Minerals and vitamins come from USP, which is tested and regulated and everyone in the industry gets the same quality (regardless of what they claim). It is what they say it is, if it’s USP.

Where is gets sketchy quickly is all the other stuff, like plant extracts etc

USP is an old compendium, it is not an organization! it means United States Pharmacopeia, there is an organization that manages the trademark but they do not produce pharmaceutical, nor do they enforce quality, the enforcement is delegated to the FDA.
Have you considered that your expectations of supplements not working have caused a reverse placebo effect?

I don’t take many supplements but they all work for their intended purpose.

creatine for muscle recovery and making me a tiny bit stronger

ZMA (zinc, magnesium, b6). for deeper sleep and overcoming multiday hangovers

melatonin for vivid dreams and waking up feeling more refreshed.

b12/d3 for energy

i don’t take them all every day, but they have consistently noticeable effects and have improved my quality of life.

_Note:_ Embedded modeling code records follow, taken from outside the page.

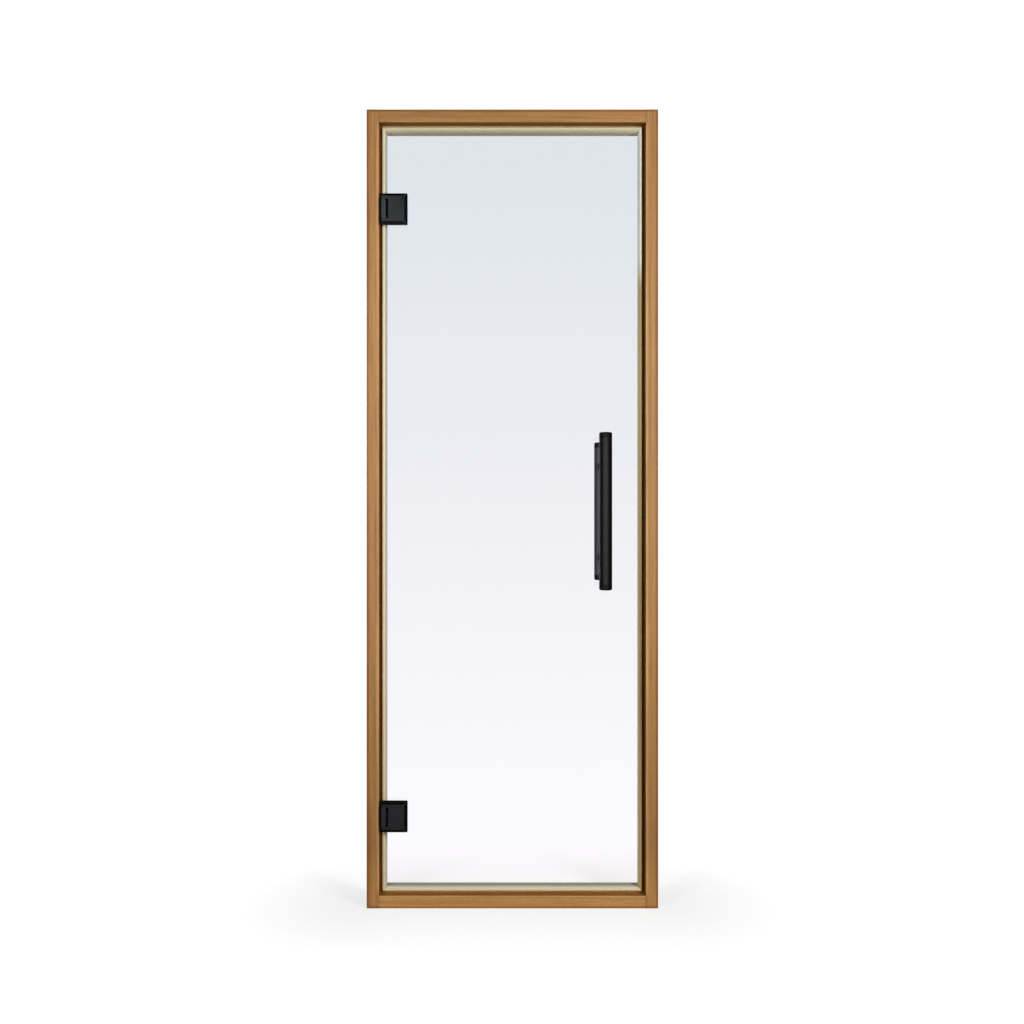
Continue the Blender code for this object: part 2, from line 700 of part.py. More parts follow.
def build_handles(metal, rubber, steel, leaf):
    """Build both bars with their caps, posts, washers and the studs through the glass."""
    outer_seat = GLASS_FRONT - WASHER_THICKNESS - 2 * JOINT_GAP
    inner_seat = GLASS_BACK + WASHER_THICKNESS + 2 * JOINT_GAP
    cap = mesh_data("handle_cap", cap_mesh())
    sides = {
        "outer": (outer_seat, GLASS_FRONT - OUTER_STANDOFF, OUTER_BAR_LENGTH),
        "inner": (inner_seat, GLASS_BACK + INNER_STANDOFF, INNER_BAR_LENGTH),
    }
    washers = {
        "outer": mesh_data("outer_washer", washer_mesh(outer_seat + JOINT_GAP)),
        "inner": mesh_data("inner_washer", washer_mesh(GLASS_BACK + JOINT_GAP)),
    }
    for side, (seat, bar_y, length) in sides.items():
        middle = Vector((HANDLE_X, bar_y, HANDLE_HEIGHT))
        bar = mesh_data(f"{side}_bar", aimed(bar_mesh(length), Z_AXIS, middle))
        add_piece(f"{side}_handle_bar", bar, metal, leaf)
        for end, sign in (("top", 1), ("bottom", -1)):
            piece = add_piece(f"{side}_handle_{end}_cap", cap, metal, leaf)
            reach = Z_AXIS * sign * (length / 2 + JOINT_GAP)
            piece.location = middle + reach - leaf.location
            piece.rotation_euler = (0 if sign > 0 else math.pi, 0, 0)
        for end, sign in (("top", 1), ("bottom", -1)):
            height = HANDLE_HEIGHT + sign * POST_SPACING / 2
            post = mesh_data(f"{side}_post_{end}", post_mesh(seat, bar_y, height))
            add_piece(f"{side}_handle_{end}_post", post, metal, leaf)
            add_piece(f"{side}_handle_{end}_washer", washers[side], rubber, leaf, height)
    radius = STUD_DIAMETER / 2
    tips = (outer_seat - STUD_BITE, inner_seat + STUD_BITE)
    length = tips[1] - tips[0]
    rod = turned([(0, 0), (radius, 0), (radius, length), (0, length)], SMALL_SEGMENTS)
    stud = mesh_data("stud", aimed(rod, Y_AXIS, (HANDLE_X, tips[0], 0)))
    for end, sign in (("top", 1), ("bottom", -1)):
        height = HANDLE_HEIGHT + sign * POST_SPACING / 2
        add_piece(f"handle_{end}_stud", stud, steel, leaf, height)


# Roller catch
def build_catch(metal, nylon, frame):
    """Build the catch plate on the latch jamb's rebate wall and its upright roller."""
    wall = HALF_WIDTH - FACE_WIDTH - JOINT_GAP
    centre = FRONT + CATCH_DEPTH_CENTRE
    half = CATCH_LENGTH / 2
    radius = ROLLER_DIAMETER / 2
    roller_x = wall - CATCH_PROUD + radius
    corners = rectangle(
        wall - CATCH_PLATE,
        wall,
        centre - CATCH_WIDTH / 2,
        centre + CATCH_WIDTH / 2,
    )
    body = upright(corners, -half, half)
    slot = rectangle(
        wall - TOOL_REACH,
        wall + TOOL_REACH,
        centre - radius - PIN_GAP,
        centre + radius + PIN_GAP,
    )
    length = ROLLER_LENGTH / 2 + PIN_GAP
    case = combined(body, [upright(slot, -length, length)], "DIFFERENCE")
    add_piece("catch_plate", mesh_data("catch_plate", case), metal, frame, CATCH_HEIGHT)
    flat = wall - JOINT_GAP
    rod = upright(
        circle((roller_x, centre), radius, SMALL_SEGMENTS),
        -ROLLER_LENGTH / 2,
        ROLLER_LENGTH / 2,
    )
    trim = rectangle(flat, flat + ROLLER_DIAMETER, centre - ROLLER_DIAMETER, centre + ROLLER_DIAMETER)
    roller = combined(rod, [upright(trim, -ROLLER_LENGTH, ROLLER_LENGTH)], "DIFFERENCE")
    add_piece("catch_roller", mesh_data("catch_roller", roller), nylon, frame, CATCH_HEIGHT)


def main():
    """Build the whole door."""
    clear_scene()
    wood = make_material("oiled_alder", (0.42, 0.23, 0.10), 0.55)
    silicone = make_material("cream_silicone", (0.66, 0.60, 0.42), 0.60)
    glass = make_material("tempered_glass", (0.90, 0.93, 0.95), 0.05, transmission=1.0)
    metal = make_material("black_coated_metal", (0.03, 0.03, 0.035), 0.45, metallic=0.6)
    rubber = make_material("black_gasket", (0.02, 0.02, 0.02), 0.80)
    steel = make_material("blackened_steel", (0.10, 0.10, 0.11), 0.35, metallic=1.0)
    nylon = make_material("grey_nylon", (0.12, 0.12, 0.12), 0.50)
    frame = make_empty("frame", Vector((0, 0, 0)))
    leaf = make_empty("leaf_on_hinge_axis", Vector((AXIS_X, AXIS_Y, 0)))
    build_timber_frame(wood, silicone, frame)
    build_glass(glass, leaf)
    build_hinges(metal, rubber, steel, frame, leaf)
    build_handles(metal, rubber, steel, leaf)
    build_catch(metal, nylon, frame)


main()
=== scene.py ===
"""Looks of a glass sauna door: the finish of every piece, its small fixings and the studio.

Metres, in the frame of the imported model. X runs from the hinge jamb to the latch jamb,
Y into the sauna room and Z up. The front of the timber frame faces -Y.
"""

import json
import logging
import math
from dataclasses import dataclass, field
from enum import Enum
from typing import Any

import bmesh
import bpy
from bmesh.types import BMesh, BMVert
from bpy.types import Collection, Material, Node, NodeSocket, NodeTree, Object
from mathutils import Matrix, Vector

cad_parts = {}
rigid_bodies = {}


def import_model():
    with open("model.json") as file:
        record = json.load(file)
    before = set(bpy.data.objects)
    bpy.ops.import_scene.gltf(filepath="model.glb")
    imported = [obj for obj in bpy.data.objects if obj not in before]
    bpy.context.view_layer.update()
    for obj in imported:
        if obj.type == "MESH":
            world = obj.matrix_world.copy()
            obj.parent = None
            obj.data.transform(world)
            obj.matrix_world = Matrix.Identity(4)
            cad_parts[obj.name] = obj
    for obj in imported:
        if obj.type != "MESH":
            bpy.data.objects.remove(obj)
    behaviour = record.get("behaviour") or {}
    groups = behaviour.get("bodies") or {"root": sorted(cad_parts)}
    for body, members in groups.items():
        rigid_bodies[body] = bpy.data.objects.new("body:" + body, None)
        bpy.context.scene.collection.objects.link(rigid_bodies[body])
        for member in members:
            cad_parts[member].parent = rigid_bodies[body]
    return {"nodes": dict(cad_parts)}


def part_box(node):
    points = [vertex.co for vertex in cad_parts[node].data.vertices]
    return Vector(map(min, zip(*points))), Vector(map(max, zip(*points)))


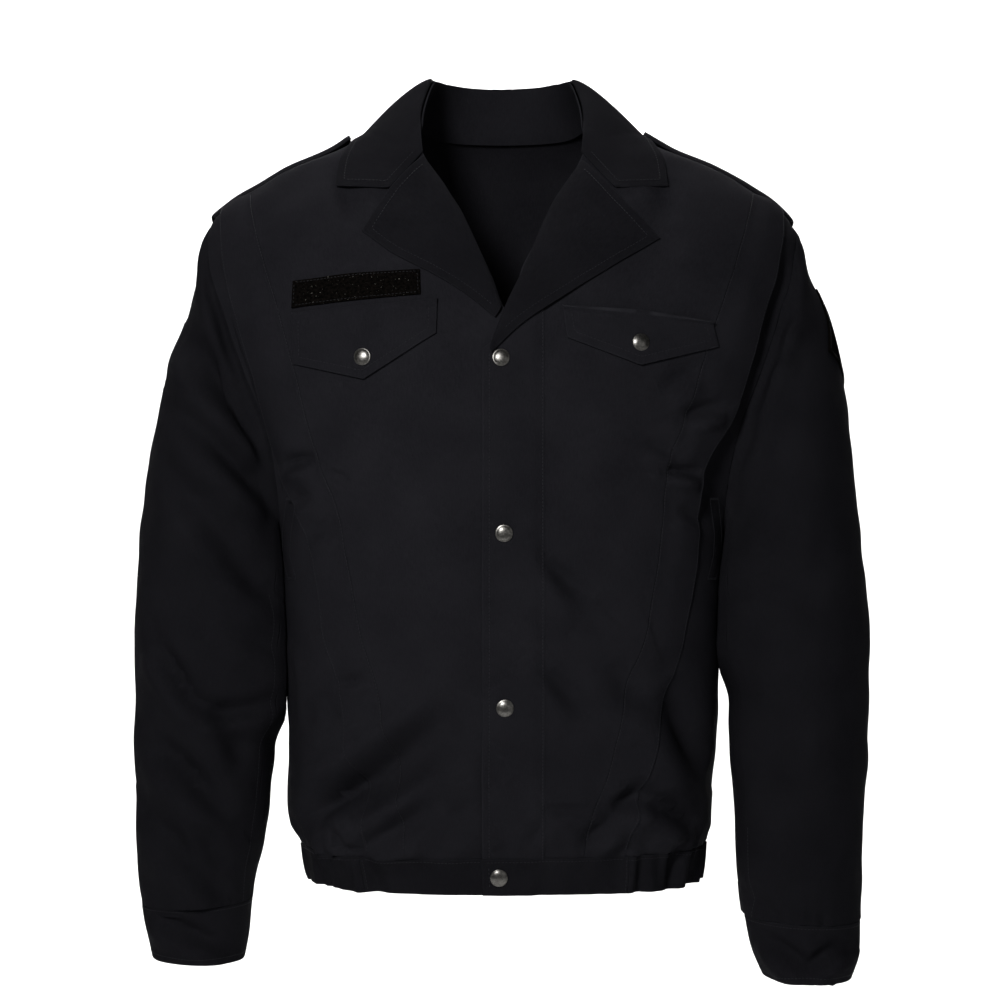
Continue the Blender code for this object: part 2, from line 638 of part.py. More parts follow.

i also just use the store brands from major retailers, and have low expectations.

More importantly when I was in my late thirties I also thought feeling shitty was just part of getting older, but it turned out I had cancer. talk to a doctor.

> Most supplements are garbage…

> My family spends a huge fortune on supplements, most of which are placebos

Unless you are just using “most” as a weasel word to hedge the chance that you might be wrong, using “most” would imply that you are aware of some supplements that aren’t frauds. Can you share them?

I cured my asthma with magnesium and iodine ssupplements. While I agree with you that there are false claims out there, I have data to show stuff worked for me. YMMV of course.
Chelated supplements are, generally, more bioavailable than their oxidized counterparts because they are bound to nutrients for which you have transporters. Like amino acids, for instance.

Supplements are absolutely regulated. To say otherwise is just ignorant of the law. Those regulations are not well enforced. That is the fault of the US justice department and Congress. The FDA is under-equipped in the way of funding to enforce regulations. And they're dependent on the justice department to actually follow through on enforcement. The justice department is only really interested in enforcement action where harm has occurred.

Amazon can do better, but why are we exclusively placing the onus on them to enforce federal law? Why is the FDA not going after the brands making and selling this shit?